The countdown to the May 1, 2021, uniform—i.e., local—election is on. Please make sure you are registered by April 1 to vote in this election, and take time before the election to learn about who and what will be on your local ballot.
The May uniform election is when many local political subdivisions, such as school districts and cities, elect members of their governing bodies. They may also propose bonds through which taxpayers can approve the government entity’s taking on debt to pay for certain needs, such as new buildings or road improvements. Don’t forget that public education is always on the ballot! That’s why it’s important for educators like you to research the issues that have a direct impact on your profession—particularly as they relate to school board races and K-12 school bond proposals.

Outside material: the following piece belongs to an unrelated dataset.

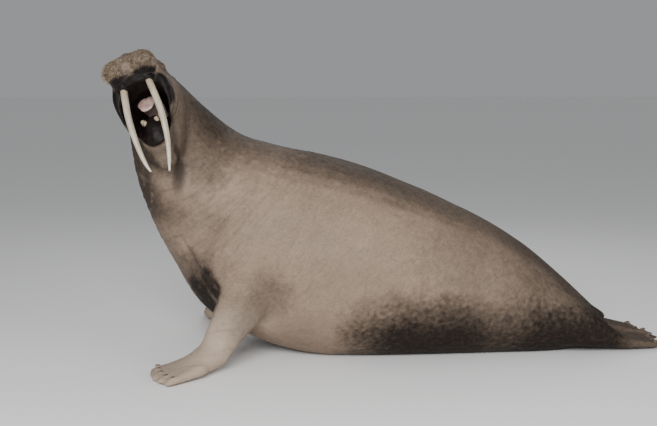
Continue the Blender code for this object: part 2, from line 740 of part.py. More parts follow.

School board races are especially important as school trustees are responsible for adopting policies, budgets, goals, and priorities; setting tax rates; and hiring and evaluating superintendents. Local school board-adopted policies cover so many aspects of an educator’s job, from salaries and appraisals to safety measures and even the school calendar. During the COVID-19 pandemic, school board members were the ones voting on when to open or close campuses, whether to impose safety regulations such as mask mandates, how to handle virtual instruction, and so much more. Texas has delegated much of the authority to its local communities that elect their local school trustees to govern the school district, so it’s essential you get out and vote.
Not sure if you’re registered to vote? You can easily check your voter registration on the Texas Secretary of State’s site by clicking here. You can also find out what’s on your ballot by visiting votetexas.gov and clicking “What’s on the Ballot?”
Here are some important dates to mark on your calendar for the May 1 election:
- Last day to register to vote: April 1
- Vote-by-mail application due: April 20
- Early voting: April 19–27
- Election Day: May 1, 7 a.m.–7 p.m.
Don’t forget your photo ID when heading to the polls! Voters may use one of the seven forms of photo ID listed below. For voters aged 18–69, IDs may be expired up to four years. A person 70 years of age or older may use a form of ID that has expired more than four years ago.
- Texas driver license
- Texas Election Identification Certificate (EIC)
- Texas Personal Identification Card issued by DPS
- Texas handgun license
- U.S. military identification card containing the person’s photograph
- U.S. citizenship certificate containing the person’s photograph
- U.S. passport
Now’s the time for you and your colleagues, family, and friends to make your voices heard—be sure to remind them about voting in the May 1 election. Local elections are just as important as national and state elections; these elections affect your local community and everyday life. Only by coming together and acting as one voice can we truly advocate for public education! Let’s build a culture of voting by showing up to the polls during every election! Your vote matters!